In other words, they want to live a life similar to their twentysomething middle-class peers. "They're beginning to feel they're not satisfied with just the neighborhood," another resident, Beverly Conyers, says of her younger daughters, one of whom already works two jobs. "They want to do better, go to school, get more training." Mercedes Drummond is convinced that the new pride in women will change the dynamic between the sexes. "Education is going to make women pickier," she predicts. Heggie agrees: "It will make women consider who the father is."

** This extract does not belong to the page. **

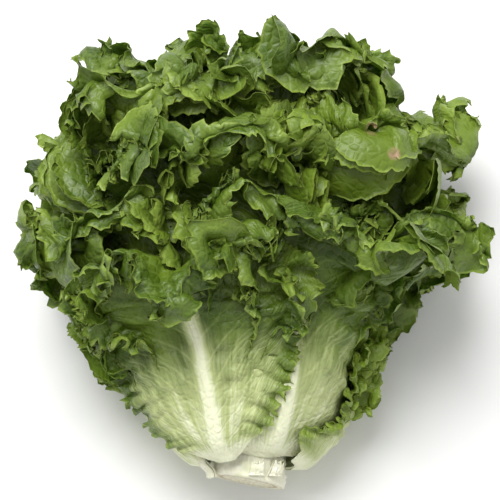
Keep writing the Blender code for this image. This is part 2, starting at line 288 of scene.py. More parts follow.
# The seed of the stem's noise, the stump's grid, the roundness of its cut edge, and the waves of its
# outline: how many go round it, their height and where they start.
STEM_SEED = 41
STUMP_SIDES = 144
CAP_RINGS = 14
WALL_RINGS = 40
CUT_EDGE = 0.0009
STUMP_WAVES = ((3.0, 0.00035, 1.0), (8.0, 0.0002, 0.0), (19.0, 0.00012, 2.0))

# The stubs of torn leaves, as in the solids: their grid, then the name, azimuth in degrees, length,
# thickness, lean in degrees and the frill at the end of each, and then where they start, their half
# width, how much of it they lose towards the end and how ragged they are.
STUB_COLUMNS = 49
STUB_ROWS = 41
STUBS = (
    ("torn_stub_left", -67.0, 0.021, 0.0032, 33.0, 0.0034),
    ("torn_stub_middle", 13.0, 0.009, 0.0028, 22.0, 0.0004),
    ("torn_stub_right", 42.0, 0.010, 0.0040, 24.0, 0.0004),
)
STUB_START = 0.0015
STUB_WIDTH = 0.0046
STUB_NARROWING = 0.35
STUB_TEAR = 0.0007

# The stage: what the camera looks at, its sensor, the large light and the floor.
LOOK_AT = Vector((0.0, -0.0085, 0.080))
SENSOR_WIDTH = 36.0
LIGHT_PLACE = Vector((-0.35, 0.75, 2.00))
LIGHT_SIZE = 1.5
FLOOR_HALF = 3.0


def rise(x):
    """From 0 to 1, smoothly, while x goes from 0 to 1."""
    x = np.clip(x, 0.0, 1.0)
    return x * x * (3.0 - 2.0 * x)


def fall(x):
    """From 1 to 0, smoothly, while x goes from 0 to 1."""
    return 1.0 - rise(x)


def hump(x, power=2):
    """1 in the middle, falling off on both sides to about a third at x = 1."""
    return np.exp(-(x**power))


def running(steps):
    """The sum of the steps so far, from 0."""
    return np.concatenate(([0.0], np.cumsum(steps)))


def unit(vectors):
    return vectors / np.maximum(np.linalg.norm(vectors, axis=-1, keepdims=True), 1e-12)


def core_radius(along):
    """Radius of the stem inside the head, at a distance from the cut."""
    return STUMP_RADIUS * np.sqrt(np.clip(1.0 - (along / CORE_LENGTH) ** CORE_TAPER, 0.0, 1.0))


def by_direction(azimuth, top, side, bottom):
    """A value that turns smoothly from top to side to bottom with the azimuth."""
    c = np.cos(azimuth)
    return side + np.where(c > 0.0, (top - side) * c * c, (bottom - side) * c * c)


def bent(points):
    """The head warped by one long wave after another, as its solids are."""
    rng = np.random.default_rng(BEND_SEED)
    for _ in range(BEND_COUNT):
        run = rng.normal(size=3)
        run /= np.linalg.norm(run)
        lift = np.cross(run, rng.normal(size=3))
        lift /= np.linalg.norm(lift)
        turn = math.tau / rng.uniform(*BEND_LENGTHS)
        phase = rng.uniform(0.0, math.tau)
        along, height = points[..., 1], points[..., 2]
        off_heart = np.hypot(points[..., 0], height) - STUMP_RADIUS / 2
        freedom = rise((along - BEND_START) / BEND_RAMP) * rise(off_heart / BEND_RAMP_OUT)
        freedom *= BEND_UNDERNEATH + (1.0 - BEND_UNDERNEATH) * rise(1.0 + height / AXIS_HEIGHT)
        wave = BEND_HEIGHT * freedom * np.sin(points @ run * turn + phase)
        points = points + wave[..., None] * lift
    return points


def tilted(points):
    """From the head's own frame to the one in which it lies, before it settles: y and height."""
    c, s = math.cos(AXIS_TILT), math.sin(AXIS_TILT)
    y, z = points[..., 1], points[..., 2]
    return y * c - z * s, y * s + z * c + AXIS_HEIGHT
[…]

If this is true, the future for the boys of Waverly does not look so rosy. The consensus is that there is far more to worry about with the boys than the girls. "Boys are having a lot more trouble in setting goals than girls are," according to Heggie. "Some of them don't see past high school. And they're followers. They're not independent; they only hang out in groups"—a fact borne out during my visit to Waverly, when the boys clung together in the courtyard in a protective, tightly coiled knot. Perhaps it was no coincidence that when I spoke to two teenagers who had recently been accepted to college at Virginia State, the girl was smiling with excitement at the prospect, while the boy shrugged: maybe he would stay closer to home.


Though the women of Waverly and the Extended Family all speak of wanting to get fathers more involved with their children, it is clear that this is only a pipe dream. Some years ago, Sharon McBlain recalls, Adrien, a 16-year-old Waverly boy she was driving to the Unitarian Society, wondered out loud, "Why is it that women are so much better than men?" Startled, McBlain asked him what he meant. "At least the women stay with their kids." Yet Adrien's insight was not enough to save him. Within a few years, he fell in with local drug dealers. McBlain says that when he sees her now, he merely hangs his head, proof that though she had reached him, it was not deeply enough.


Responding to hopeless stories like these, Aird has concluded that the best thing she can do for these boys is to find ways of getting them out of the neighborhood altogether to places like Piney Woods, where they will not have to struggle to resist the seductions of the street. And luckily, the first boy she has in mind, Durrell, 14 and showing all the moody signs of getting sucked in by the street, appears receptive. "There's nothing for me here," he told Aird in response to her plan. "I'll go to summer school—whatever it takes."


Still, despite the hopeful signs, for now the lessons of the Waverly Extended Family can only be modest ones. Small-scale and friendly, Waverly's architecture easily invites the sort of human connection that voluntary civic and religious organizations promote, but this is not the case in many urban neighborhoods and housing projects. More troubling, the boys of Waverly suggest that, however dedicated and vibrant, civil associations like the Extended Family may not be able to compensate for the attenuation of the two-parent family. For civil society ultimately depends on strong families to socialize the next generation and to create the qualities of character necessary for its own continued flourishing: two-parent families are civil society's fundamental building block. How much schools and voluntary organizations can do these things on their own without the support of intact families remains to be seen.